Yosef Burg, veteran leader of the National Religious Party who is Minister of Religious Affairs, was to have spoken for the amendment. But Burg, who is visiting the U.S., flatly refused pleas from Orthodox colleagues to return home for the debate. He was quoted as saying that he had strongly advised against introducing the amendment at this time since there was no assured majority for its passage. Under the law, the amendment cannot be reintroduced for at least six months.


The Orthodox parties were rankled by the absence of two Likud ministers, Ariel Sharon and Moshe Arens, from the chamber, and abstentions by Rafael Eitan of the rightwing Tehiya Party and Ehud Olmert (Likud-Herut) — especially Olmert, who in the past had supported the amendment.
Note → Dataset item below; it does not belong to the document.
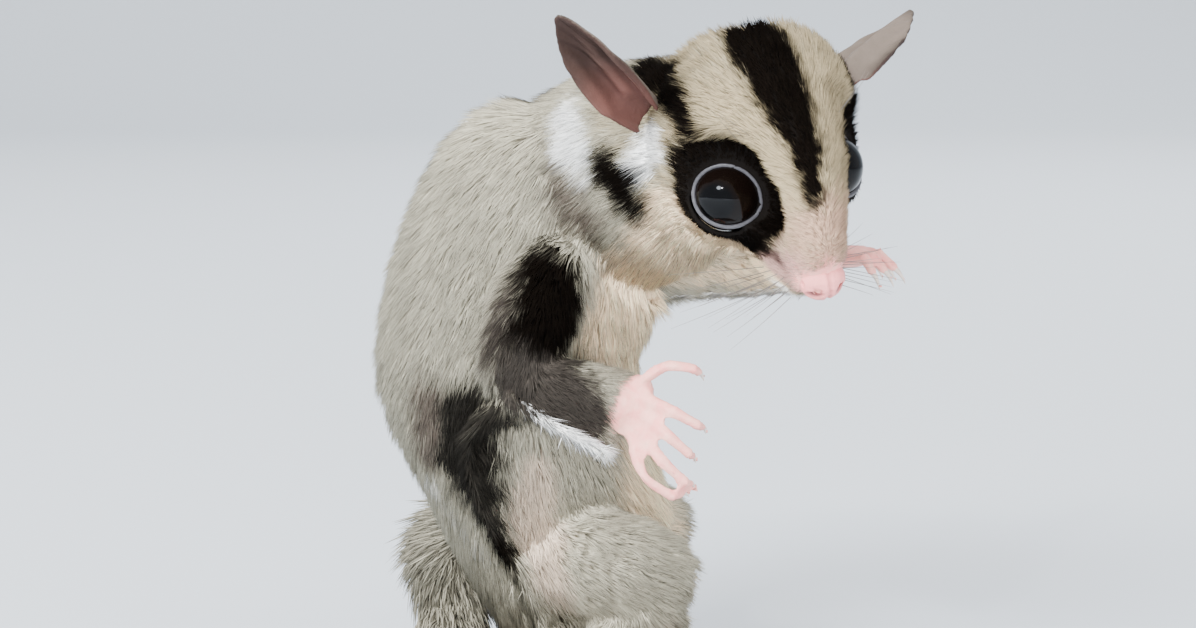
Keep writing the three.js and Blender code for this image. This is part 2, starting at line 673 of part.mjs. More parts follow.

Olmert told the Jewish Telegraphic Agency today that he has proposed a formula to resolve the conflict to the satisfaction of all three branches of Judaism. He said he would create a Bet Din (religious court) that would consist of three Orthodox rabbis and one each from the Reform and Conservative movements. He noted that the latter would have to be personally observant in their lifestyles and that the Orthodox rabbis would constitute a quorum.

“It is not an ideal solution but there are no ideal solutions,” Olmert said. He claimed he already has support for his proposal among non-Orthodox religious Jews in Israel and the U.S. He named Rabbi Richard Hirsch, president of the World Union for Progressive Judaism, as the Reform movement is known in Israel, and mentioned leading Conservative rabbis from the U.S. whom he did not name.

Olmert said he would continue to seek the support of rabbis and lay religious figures in the U.S. and observed that his campaign could harm his own political career but would demonstrate his determination and sincerity to resolve a vexing problem.